Available data:
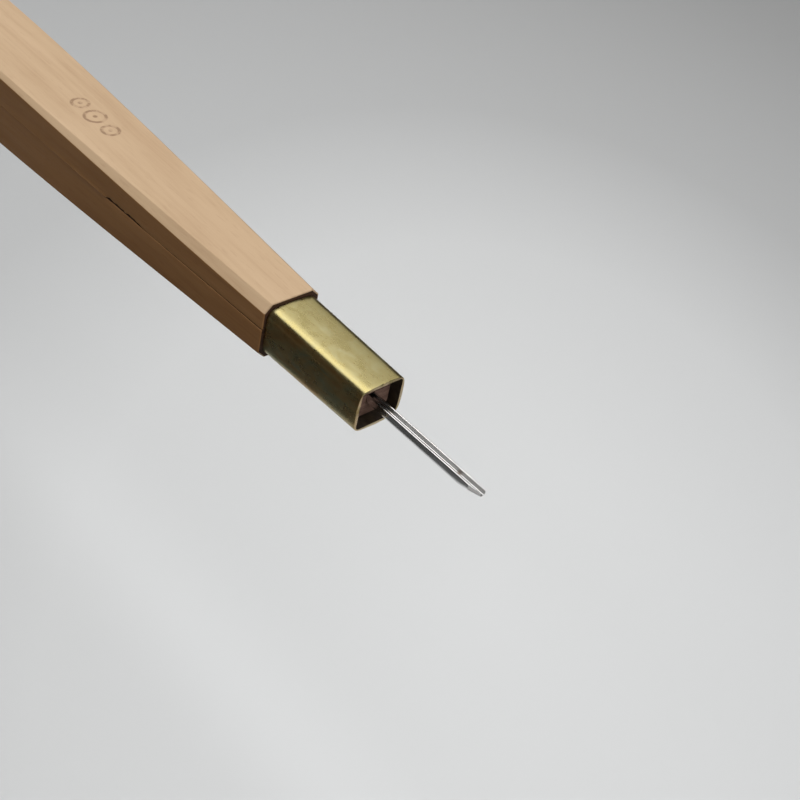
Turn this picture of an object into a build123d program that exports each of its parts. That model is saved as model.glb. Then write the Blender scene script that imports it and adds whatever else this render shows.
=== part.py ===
from build123d import *

import os

# Split-handle carving gouge: a slender U-shaped blade clamped between two wooden handle
# halves by a tapered brass ferrule.
#
# Millimetres. +X runs along the tool towards the cutting edge, +Z is up, and the origin is the
# centre of the flat butt face. The channel of the blade opens upwards.

# Handle, measured from the butt face
handle_length = 135.0        # butt face to the shoulder behind the ferrule
butt_chamfer = 1.2

# Distance from the butt, full width, height above the axis and edge chamfer of the handle
handle_stations = (
    (butt_chamfer, 16.3, 7.70, 0.95),
    (25.0, 17.1, 8.10, 0.80),
    (55.0, 16.4, 7.70, 0.80),
    (90.0, 14.6, 6.80, 1.10),
    (handle_length, 11.33, 5.33, 1.46),
)
# The underside is straight from the shoulder to here, then curves to the butt
straight_end = 50.0
underside_at_shoulder = 5.40
underside_rise = 0.0295      # per millimetre towards the shoulder
underside_belly = (25.0, 8.22)
underside_at_butt = 7.75

# Ferrule: a tapered rounded-rectangular sleeve, (width, height) over its outside
ferrule_length = 22.5
ferrule_front = (9.5, 8.3)
ferrule_back = (10.04, 9.2)
ferrule_corner = 1.5
ferrule_wall = 0.6

# Nose: the front of both halves, which fills the ferrule
nose_setback = 2.2           # nose end to the ferrule's front rim
nose_fit = 0.03              # clearance all round between nose and ferrule
shoulder_fit = 0.05          # clearance between shoulder and ferrule

# Seam between the halves: above the axis, and climbing slightly towards the butt
seam_at_nose = 0.62
seam_rise = 0.0074           # per millimetre towards the butt
seam_fit = 0.03
side_step = 0.15             # the upper half's -Y side lies this far inside the lower half's

# Open stretch of the seam, behind the part that the ferrule squeezes shut
gap_front = 104.0
gap_middle = 98.0
gap_back = 93.0
gap_height = 0.45

# Blade
blade_reach = 22.6           # beyond the ferrule's front rim
blade_width = 1.6
blade_height = 1.6
blade_top = 0.6
blade_sole_radius = 0.5
channel_width = 1.0
channel_depth = 0.7
channel_floor_radius = 0.38
channel_length = 70.0
channel_overrun = 1.0        # beyond the edge, so that the channel cuts through it
edge_thickness = 0.04
sole_bevel = 4.3             # length of the bevel under the edge
wall_bevel = 2.3             # length of the bevel on both sides of the edge
tang_start = 74.0
groove_fit = 0.03
groove_end_fit = 0.5

# Places that follow from the sizes above
ferrule_rim = handle_length + ferrule_length
nose_end = ferrule_rim - nose_setback
blade_tip = ferrule_rim + blade_reach
outside = 30.0               # a size larger than the handle's section


def section_plane(x):
    """Plane across the tool at x, with its own x axis along +Y and its own y axis along +Z."""
    return Plane((x, 0, 0), x_dir=(0, 1, 0), z_dir=(1, 0, 0))


def along_stations(sizes):
    """Curve at the given distances from the axis, from the butt's chamfer to the shoulder."""
    return Spline(*[(station[0], size) for station, size in zip(handle_stations, sizes)])


def swept_outline(left_edge, right_edge):
    """Solid between two edges, left of the axis and right of it, and deep across them."""
    butt_left, butt_right = (left_edge @ 0).Y - butt_chamfer, (right_edge @ 0).Y + butt_chamfer
    butt = Polyline(right_edge @ 0, (0, butt_right), (0, butt_left), left_edge @ 0)
    shoulder = Line(left_edge @ 1, right_edge @ 1)
    border = [*left_edge.edges(), shoulder, *right_edge.edges(), butt]
    return extrude(make_face(border), amount=outside, both=True)


def underside():
    """Lower edge of the side view: a curve from the butt that runs into a straight line."""
    line_start = (straight_end, -underside_at_shoulder - underside_rise * (handle_length - straight_end))
    line = Line(line_start, (handle_length, -underside_at_shoulder))
    belly = (underside_belly[0], -underside_belly[1])
    curve = Spline((butt_chamfer, -underside_at_butt), belly, line_start,
                   tangents=[(1, -underside_rise), (1, underside_rise)])
    return Wire([curve, line])


def handle_body(side_inset=0.0):
    """Octagonal handle: two swept outlines square to the tool and two on its diagonals.

    side_inset takes the -Y side in at the shoulder, fading out towards the butt.
    """
    half_width = [width / 2 for _, width, _, _ in handle_stations]
    right_side = [-half for half in half_width[:-1]] + [side_inset - half_width[-1]]
    height = [above for _, _, above, _ in handle_stations]
    diagonal = [(width / 2 + above - chamfer_size) / 2 ** 0.5
                for _, width, above, chamfer_size in handle_stations]
    body = swept_outline(along_stations(half_width), along_stations(right_side))
    body = body & Rot(90, 0, 0) * swept_outline(along_stations(height), underside())
    corners = swept_outline(along_stations(diagonal), along_stations([-size for size in diagonal]))
    for turn in (45, -45):
        body = body & Rot(turn, 0, 0) * corners
    return body


def sleeve_size(x, inset):
    """Width and height of the ferrule's outside at x, taken in by inset on every side."""
    share = (ferrule_rim - x) / ferrule_length
    return [front + (back - front) * share - 2 * inset
            for front, back in zip(ferrule_front, ferrule_back)]


def tapered_bar(x_from, x_to, inset):
    """Rounded-rectangular bar that follows the ferrule's taper."""
    ends = [section_plane(x) * RectangleRounded(*sleeve_size(x, inset), ferrule_corner - inset)
            for x in (x_from, x_to)]
    return loft(ends)


def seam_height(x, lift=0.0):
    return seam_at_nose + seam_rise * (nose_end - x) + lift


def side_solid(points):
    """Solid with the given outline in X and Z, wider than the handle."""
    return extrude(Plane.XZ * make_face(Polyline(*points, close=True)), amount=outside, both=True)


def below_seam():
    return side_solid([(-outside, -outside), (nose_end + outside, -outside),
                       (nose_end + outside, seam_height(nose_end + outside)),
                       (-outside, seam_height(-outside))])


def above_seam():
    """Everything over the seam, with the open stretch taken out of its underside."""
    return side_solid([
        (-outside, seam_height(-outside, seam_fit)),
        (gap_back, seam_height(gap_back, seam_fit)),
        (gap_back, seam_height(gap_back, gap_height)),
        (gap_middle, seam_height(gap_middle, gap_height)),
        (gap_front, seam_height(gap_front, seam_fit)),
        (nose_end + outside, seam_height(nose_end + outside, seam_fit)),
        (nose_end + outside, outside),
        (-outside, outside)])


def blade_section(x, width, height, radius):
    """Blade outline across the tool: flat on top, with rounded lower corners."""
    outline = Pos(0, blade_top - height / 2) * Rectangle(width, height)
    lower_corners = outline.vertices().group_by(Axis.Y)[0]
    return section_plane(x) * fillet(lower_corners, radius)


def blade():
    bevel_start = blade_tip - sole_bevel
    shank = extrude(blade_section(tang_start, blade_width, blade_height, blade_sole_radius),
                    amount=bevel_start - tang_start)
    lip_width = channel_width + 2 * edge_thickness
    lip_height = channel_depth + edge_thickness
    wall_start_height = lip_height + (blade_height - lip_height) * wall_bevel / sole_bevel
    bevel = loft([
        blade_section(bevel_start, blade_width, blade_height, blade_sole_radius),
        blade_section(blade_tip - wall_bevel, blade_width, wall_start_height, blade_sole_radius),
        blade_section(blade_tip, lip_width, lip_height, channel_floor_radius)], ruled=True)
    channel = extrude(blade_section(blade_tip - channel_length, channel_width, channel_depth,
                                    channel_floor_radius), amount=channel_length + channel_overrun)
    return shank + bevel - channel


def groove():
    """Room for the blade's tang, cut down from the seam."""
    length = nose_end + 1.0 - (tang_start - groove_end_fit)
    depth = blade_height + outside
    centre = (tang_start - groove_end_fit + length / 2, 0,
              blade_top - blade_height - groove_fit + depth / 2)
    return Pos(*centre) * Box(length, blade_width + 2 * groove_fit, depth)


nose = tapered_bar(handle_length - 1.0, nose_end, ferrule_wall + nose_fit)
ferrule_from = handle_length + shoulder_fit
ferrule = tapered_bar(ferrule_from, ferrule_rim, 0) - tapered_bar(ferrule_from, ferrule_rim, ferrule_wall)

pieces = {
    "handle_lower_half": ((handle_body() + nose) & below_seam()) - groove(),
    "handle_upper_half": (handle_body(side_step) + nose) & above_seam(),
    "ferrule": ferrule,
    "blade": blade(),
}

os.makedirs("parts", exist_ok=True)
for name, piece in pieces.items():
    export_step(piece, f"parts/{name}.step")
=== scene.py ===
import math

import bmesh
import bpy
import numpy as np
from mathutils import Matrix, Quaternion, Vector, noise
from mathutils.bvhtree import BVHTree


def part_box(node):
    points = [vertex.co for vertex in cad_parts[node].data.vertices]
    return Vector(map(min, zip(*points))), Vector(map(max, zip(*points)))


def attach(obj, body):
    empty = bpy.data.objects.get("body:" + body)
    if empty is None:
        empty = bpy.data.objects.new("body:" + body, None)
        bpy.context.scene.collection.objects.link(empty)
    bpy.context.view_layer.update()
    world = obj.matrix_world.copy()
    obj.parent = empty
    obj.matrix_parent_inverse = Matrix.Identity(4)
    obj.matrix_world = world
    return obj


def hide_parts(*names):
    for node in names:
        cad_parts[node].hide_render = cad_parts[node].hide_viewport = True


# Looks of the split-handle gouge: wood halves, brass ferrule and steel blade.
#
# Metres, in the CAD frame: +X runs towards the cutting edge and +Z is up.
# Each piece is a skin of cross-sections along X, whose sizes are measured on the CAD nodes.

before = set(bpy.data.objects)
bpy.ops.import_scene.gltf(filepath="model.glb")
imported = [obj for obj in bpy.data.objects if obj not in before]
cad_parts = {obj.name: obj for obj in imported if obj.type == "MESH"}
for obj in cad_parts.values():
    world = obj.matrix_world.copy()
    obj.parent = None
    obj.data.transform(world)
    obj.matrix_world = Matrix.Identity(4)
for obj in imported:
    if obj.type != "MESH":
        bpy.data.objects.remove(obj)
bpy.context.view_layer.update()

MM = 0.001
FAR = 50 * MM                      # from outside the part, for probing it

LOWER, UPPER, FERRULE, BLADE = "handle_lower_half", "handle_upper_half", "ferrule", "blade"

# Places along the tool, read from the frame
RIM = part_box(FERRULE)[1].x
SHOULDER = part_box(FERRULE)[0].x
NOSE_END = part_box(LOWER)[1].x
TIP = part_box(BLADE)[1].x
BLADE_LOW, BLADE_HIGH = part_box(BLADE)

ARC_STEPS = 5                      # points that round one corner
SAME_PLACE = 0.2e-6
SHARP_DEGREES = 38


# ---------------------------------------------------------------- measuring the CAD nodes

trees = {}


def probe(node, start, direction):
    """Point where a ray first meets a CAD node."""
    if node not in trees:
        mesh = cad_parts[node].data
        trees[node] = BVHTree.FromPolygons([v.co for v in mesh.vertices],
                                           [p.vertices[:] for p in mesh.polygons])
    hit = trees[node].ray_cast(Vector(start), Vector(direction).normalized())[0]
    if hit is None:
        raise RuntimeError(f"nothing of {node} from {start} along {direction}")
    return hit


def smooth_size(measure, x_from, x_to, degree):
    """Polynomial of x through sizes measured at evenly spaced stations."""
    stations = np.linspace(x_from, x_to, 3 * degree + 4)
    return np.poly1d(np.polyfit(stations, [measure(x) for x in stations], degree))


def seam_at(x):
    """Height of the lower half's seam face."""
    return probe(LOWER, (x, 2.2 * MM, FAR), (0, 0, -1)).z


# ---------------------------------------------------------------- building skins

def rounded_loop(corners, side_steps):
    """Closed loop of (y, z) points: each corner is (y, z, radius), each side is divided."""
    points, arcs = [], []
    count = len(corners)
    for i, (y, z, radius) in enumerate(corners):
        here = Vector((y, z))
        back = (Vector(corners[i - 1][:2]) - here)
        ahead = (Vector(corners[(i + 1) % count][:2]) - here)
        arcs.append(corner_arc(here, back, ahead, radius))
    for i, arc in enumerate(arcs):
        points += arc
        start, end = arc[-1], arcs[(i + 1) % count][0]
        points += [start.lerp(end, k / side_steps) for k in range(1, side_steps)]
    return points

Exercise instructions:
Output exactly the lines of the material above from the one containing "nose = tapered_bar(handle_length" up to and including the one containing "before = set(bpy.data.objects)".

Correct answer:
nose = tapered_bar(handle_length - 1.0, nose_end, ferrule_wall + nose_fit)
ferrule_from = handle_length + shoulder_fit
ferrule = tapered_bar(ferrule_from, ferrule_rim, 0) - tapered_bar(ferrule_from, ferrule_rim, ferrule_wall)

pieces = {
    "handle_lower_half": ((handle_body() + nose) & below_seam()) - groove(),
    "handle_upper_half": (handle_body(side_step) + nose) & above_seam(),
    "ferrule": ferrule,
    "blade": blade(),
}

os.makedirs("parts", exist_ok=True)
for name, piece in pieces.items():
    export_step(piece, f"parts/{name}.step")
=== scene.py ===
import math

import bmesh
import bpy
import numpy as np
from mathutils import Matrix, Quaternion, Vector, noise
from mathutils.bvhtree import BVHTree


def part_box(node):
    points = [vertex.co for vertex in cad_parts[node].data.vertices]
    return Vector(map(min, zip(*points))), Vector(map(max, zip(*points)))


def attach(obj, body):
    empty = bpy.data.objects.get("body:" + body)
    if empty is None:
        empty = bpy.data.objects.new("body:" + body, None)
        bpy.context.scene.collection.objects.link(empty)
    bpy.context.view_layer.update()
    world = obj.matrix_world.copy()
    obj.parent = empty
    obj.matrix_parent_inverse = Matrix.Identity(4)
    obj.matrix_world = world
    return obj


def hide_parts(*names):
    for node in names:
        cad_parts[node].hide_render = cad_parts[node].hide_viewport = True


# Looks of the split-handle gouge: wood halves, brass ferrule and steel blade.
#
# Metres, in the CAD frame: +X runs towards the cutting edge and +Z is up.
# Each piece is a skin of cross-sections along X, whose sizes are measured on the CAD nodes.

before = set(bpy.data.objects)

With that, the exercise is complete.